Pioneer Centre for AI Talk: Fisher Yu
Title
Towards Complete 4D Scene Understanding
Abstract
Understanding semantics and motion in dynamic 3D scenes is foundational for many robotics applications, especially
autonomous driving. I aim to achieve a complete 4D scene understanding through the lens of monocular cameras. We need not only to predict semantics, geometry, and dynamics information in the 4D scenes accurately but also to generalize to rare events and different scenes. In this talk, I will highlight our solutions and attempts to lay a solid foundation for attacking the accuracy and generalization problems. Our main insight is that the vast amount of temporal information on frames, objects, and frames in videos, a natural form of visual input, is both a challenge and an opportunity for our learning algorithms. To illustrate the insight, I will showcase our state-of-the-art models and algorithms to produce high-quality segmentation, tracking, and 3D predictions on videos.
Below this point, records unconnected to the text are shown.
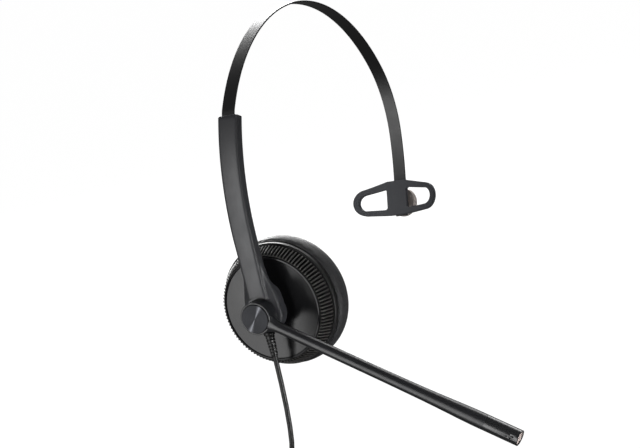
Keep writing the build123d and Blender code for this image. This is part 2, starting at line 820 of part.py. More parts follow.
with BuildPart() as bracket_screws:
    with BuildSketch(Plane.YZ.offset(cup_x + 1.0)):
        with GridLocations(bracket_pitch, 0, 2, 1):
            Circle(1.5)
    extrude(amount=0.7)
    with BuildSketch(Plane.YZ.offset(cup_x - 3.5)):
        with GridLocations(bracket_pitch, 0, 2, 1):
            Circle(0.75)
    extrude(amount=4.5)

# Cross piece between the arm's upright pin and the ear cup's bracket.
with BuildPart() as swivel_block:
    with BuildSketch(Plane.YZ.offset(swivel_x - 2.1)):
        Rectangle(5.4, 5.4)
    extrude(amount=4.2)
    with BuildSketch(Plane.XZ):
        with Locations((swivel_x, 0)):
            Circle(1.2)
    extrude(amount=6.4, both=True)
    with BuildSketch(Plane.XY):
        with Locations((swivel_x, 0)):
            Circle(1.0 + running_gap)
    extrude(amount=6, both=True, mode=Mode.SUBTRACT)

driver_magnet = disc(cup_x + 1.9, cup_x + 3.7, 6.5)
driver_frame = turned([
    (cup_x + 3.7, 2.0),
    (cup_x + 3.7, 13.8),
    (cup_x + 4.8, 13.8),
    (cup_x + 4.8, 15.2),
    (cup_x + 5.6, 15.2),
    (cup_x + 5.6, 12.6),
    (cup_x + 4.5, 12.6),
    (cup_x + 4.5, 2.0),
])
voice_coil = disc(cup_x + 4.6, cup_x + 5.5, 5.4, 4.9)
diaphragm = disc(cup_x + 5.6, cup_x + 5.9, 13.4)

with BuildPart() as terminal_board:
    with BuildSketch(Plane.YZ.offset(cup_x + 3.4)):
        with Locations((10, 17)):
            Rectangle(9, 5)
    extrude(amount=-1.0)

with BuildPart() as cushion_plate:
    with BuildSketch(Plane.YZ.offset(cup_x + 4.8)):
        Circle(28.8)
        Circle(15.4, mode=Mode.SUBTRACT)
    extrude(amount=1.3)

cushion_cloth = disc(cup_x + 6.5, cup_x + 6.9, cushion_hole_r - 0.2)

# Leatherette cushion with the skirt that folds round behind its plate.
cushion_back_x = cup_x + 6.1
with BuildPart() as ear_cushion:
    with BuildSketch(Plane.XZ):
        with BuildLine():
            Line((cup_x + 1.3, 29.8), (cup_x + 1.3, 30.6))
            ThreePointArc((cup_x + 1.3, 30.6), (cup_x + 8, cushion_r), (cup_x + 13, 29.6))
            ThreePointArc((cup_x + 13, 29.6), (cup_x + 15.1, 27.6), (cushion_front_x, 25.0))
            Line((cushion_front_x, 25.0), (cushion_front_x, 19.0))
            ThreePointArc((cushion_front_x, 19.0), (cup_x + 14.3, 15.6), (cup_x + 10.5, cushion_hole_r))
            Line((cup_x + 10.5, cushion_hole_r), (cushion_back_x, cushion_hole_r))
            Line((cushion_back_x, cushion_hole_r), (cushion_back_x, 29.8))
            Line((cushion_back_x, 29.8), (cup_x + 1.3, 29.8))
        make_face()
    revolve(axis=Axis.X)

# ---------------------------------------------------------------- files
pieces = {
    "arm_shell": arm_shell,
    "arm_inner_cover": arm_inner_cover,
    "mouth_collar": mouth_collar,
    "detent_spring": detent_spring,
    "swivel_neck": swivel_neck,
    "swivel_pin": swivel_pin,
    "hub_clip": hub_clip,
    "hub_washer": hub_washer,
    "strain_relief": strain_relief,
    "cord_lead": cord_lead,
    "cord_coil": cord_coil,
    "cord_tail": cord_tail,
    "cord_tie": cord_tie,
    "plug_boot": plug_boot,
    "plug_body": plug_body,
    "plug_contacts": plug_contacts,
    "headband_strip": headband_strip,
    "slider_block": slider_block,
    "slider_rivets": slider_rivets,
    "band_end_knob": band_end_knob,
    "knob_rivets": knob_rivets,
    "tbar_ball": tbar_ball,
    "tbar_pad": tbar_pad,
    "tbar_plate": tbar_plate,
    "tbar_socket": tbar_socket,
    "boom_hub": boom_hub,
    "hub_cap": hub_cap,
    "boom_tube": boom_tube,
    "mic_housing": mic_housing,
    "mic_end_disc": mic_end_disc,
    "mic_gasket": mic_gasket,
    "mic_capsule": mic_capsule,
    "mic_lead": mic_lead,
    "cup_shell": cup_shell,
    "ribbed_ring": ribbed_ring,
    "rim_ring": rim_ring,
    "baffle": baffle,
    "baffle_screws": baffle_screws,
    "swivel_bracket": swivel_bracket,
    "bracket_screws": bracket_screws,
    "swivel_block": swivel_block,
    "driver_magnet": driver_magnet,
    "driver_frame": driver_frame,
    "voice_coil": voice_coil,
    "diaphragm": diaphragm,
    "terminal_board": terminal_board,
    "cushion_plate": cushion_plate,
    "cushion_cloth": cushion_cloth,
    "ear_cushion": ear_cushion,
}
for label, piece in pieces.items():
    piece.part.label = label
    export_step(piece.part, f"parts/{label}.step")
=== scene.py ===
import json
from math import cos, hypot, pi, radians, sin

import bmesh
import bpy
from mathutils import Matrix, Vector, noise


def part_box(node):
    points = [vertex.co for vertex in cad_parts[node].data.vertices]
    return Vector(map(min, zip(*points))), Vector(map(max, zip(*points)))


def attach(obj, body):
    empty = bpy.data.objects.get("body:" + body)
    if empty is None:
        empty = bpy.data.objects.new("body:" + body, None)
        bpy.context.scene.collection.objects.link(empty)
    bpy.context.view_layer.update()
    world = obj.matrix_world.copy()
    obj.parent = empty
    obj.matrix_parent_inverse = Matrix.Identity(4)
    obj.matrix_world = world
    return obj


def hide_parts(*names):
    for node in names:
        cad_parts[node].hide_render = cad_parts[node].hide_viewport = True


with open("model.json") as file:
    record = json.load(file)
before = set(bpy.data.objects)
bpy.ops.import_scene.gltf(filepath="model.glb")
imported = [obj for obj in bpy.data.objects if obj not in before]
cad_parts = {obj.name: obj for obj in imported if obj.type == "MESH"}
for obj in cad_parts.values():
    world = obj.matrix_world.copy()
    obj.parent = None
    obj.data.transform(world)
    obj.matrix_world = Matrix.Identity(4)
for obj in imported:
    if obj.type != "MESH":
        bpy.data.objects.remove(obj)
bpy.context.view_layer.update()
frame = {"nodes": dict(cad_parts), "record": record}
nodes = frame["nodes"]
scene = bpy.context.scene
scene.view_settings.view_transform = "Standard"

# ---------------------------------------------------------------- camera
# the photograph's viewpoint
CAMERA_AT = (-1.08477, -0.63013, 0.24769)
CAMERA_RIGHT = Vector((0.45661, -0.85919, -0.23087))
CAMERA_UP = Vector((0.26661, -0.11543, 0.95687))
CAMERA_BACK = Vector((-0.84878, -0.49847, 0.17636))

camera_data = bpy.data.cameras.new("camera")
camera_data.sensor_fit = "HORIZONTAL"
camera_data.sensor_width = 36.0
camera_data.lens = 143.37
camera_data.clip_start = 0.01
camera_data.clip_end = 60.0
camera = bpy.data.objects.new("camera", camera_data)
scene.collection.objects.link(camera)
camera.matrix_world = Matrix.Translation(CAMERA_AT) @ Matrix(
    (CAMERA_RIGHT, CAMERA_UP, CAMERA_BACK)
).transposed().to_4x4()
scene.camera = camera


# ---------------------------------------------------------------- materials
class Tree:
    """A material's node tree, with short calls for the nodes used here."""

    def __init__(self, name):
        self.material = bpy.data.materials.new(name)
        self.material.use_nodes = True
        self.tree = self.material.node_tree
        self.shader = self.tree.nodes["Principled BSDF"]
        self.coords = self.add("ShaderNodeTexCoord").outputs["Object"]

    def add(self, kind, **values):
        node = self.tree.nodes.new(kind)
        for key, value in values.items():
            if key in node.inputs:
                node.inputs[key].default_value = value
            else:
                setattr(node, key, value)
        return node

    def link(self, out, into):
        self.tree.links.new(out, into)

    def noise(self, scale, detail=2.0, rough=0.5):
        node = self.add("ShaderNodeTexNoise", Scale=scale, Detail=detail, Roughness=rough)
        self.link(self.coords, node.inputs["Vector"])
        return node.outputs["Fac"]

    def between(self, factor, low, high, start=0.3, end=0.7):
        node = self.add("ShaderNodeMapRange")
        node.inputs["From Min"].default_value = start
        node.inputs["From Max"].default_value = end
        node.inputs["To Min"].default_value = low
        node.inputs["To Max"].default_value = high
        self.link(factor, node.inputs["Value"])
        return node.outputs["Result"]

    def ramp(self, factor, low, high, start=0.3, end=0.7):
        node = self.add("ShaderNodeValToRGB")
        node.color_ramp.elements[0].position = start
        node.color_ramp.elements[1].position = end
        node.color_ramp.elements[0].color = (*low, 1)
        node.color_ramp.elements[1].color = (*high, 1)
        self.link(factor, node.inputs["Fac"])
        return node.outputs["Color"]

    def bump(self, height, depth, strength=1.0, onto=None):
        node = self.add("ShaderNodeBump", Strength=strength, Distance=depth)
        self.link(height, node.inputs["Height"])
        if onto is not None:
            self.link(onto, node.inputs["Normal"])
        return node.outputs["Normal"]


def shade(colour, k):
    """A colour made k times as bright."""
    return tuple(min(1.0, c * k) for c in colour)


def moulded(name, colour, rough, grain=0.00001, grain_scale=2600.0, vary=0.12, rough_vary=0.05, specular=0.5):
    """Moulded plastic or rubber: spark-textured surface, slight colour and gloss variation."""
    t = Tree(name)
    blotch = t.noise(38.0, 3.0)
    t.link(t.ramp(blotch, shade(colour, 1 - vary), shade(colour, 1 + vary)), t.shader.inputs["Base Color"])
    smudge = t.noise(160.0, 4.0, 0.6)
    t.link(t.between(smudge, rough - rough_vary, rough + rough_vary), t.shader.inputs["Roughness"])
    fine = t.noise(grain_scale, 2.0)
    t.link(t.bump(fine, grain, 0.6), t.shader.inputs["Normal"])
    t.shader.inputs["Specular IOR Level"].default_value = specular
    return t.material


def metal(name, colour, rough):
    """Bare or plated metal with fine tool marks."""
    t = Tree(name)
    t.shader.inputs["Metallic"].default_value = 1.0
    marks = t.noise(900.0, 3.0, 0.6)
    t.link(t.ramp(marks, shade(colour, 0.86), shade(colour, 1.12)), t.shader.inputs["Base Color"])
    t.link(t.between(marks, rough - 0.06, rough + 0.06), t.shader.inputs["Roughness"])
    t.link(t.bump(marks, 0.000004, 0.4), t.shader.inputs["Normal"])
    return t.material


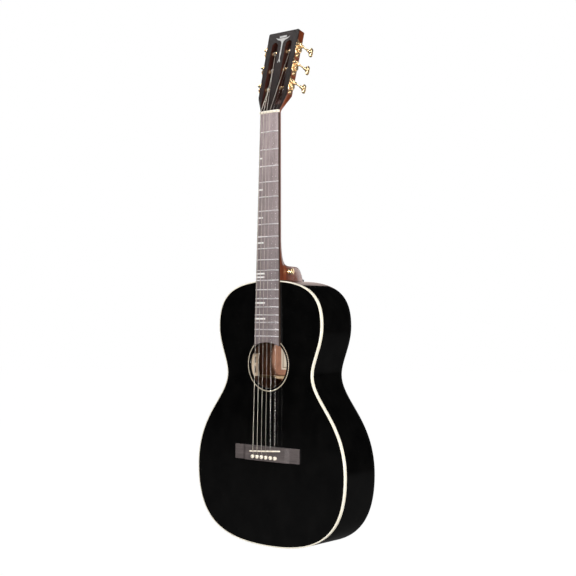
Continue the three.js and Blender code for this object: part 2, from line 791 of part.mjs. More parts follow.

In addition, I will discuss our recent works on using video information to learn more robust models that can learn concepts in long-tail distribution and tackle continuously changing environments. I hope to convince you that complete 4D scene understanding is an exciting frontier for computer vision and it can have a great impact on technology development.
Bio
Fisher Yu is an Assistant Professor at ETH Zürich in Switzerland. He obtained his Ph.D. from Princeton University and became a postdoctoral researcher at UC Berkeley. He now leads the Visual Intelligence and Systems (VIS) group at ETH Zürich. His goal is to build perceptual systems capable of performing complex tasks in complex environments. His research is at the junction of machine learning, computer vision, and robotics. He currently works on closing the loop between vision and action. His works on image representation learning and large-scale datasets, especially dilated convolutions and the BDD100K dataset, have become essential parts of computer vision research.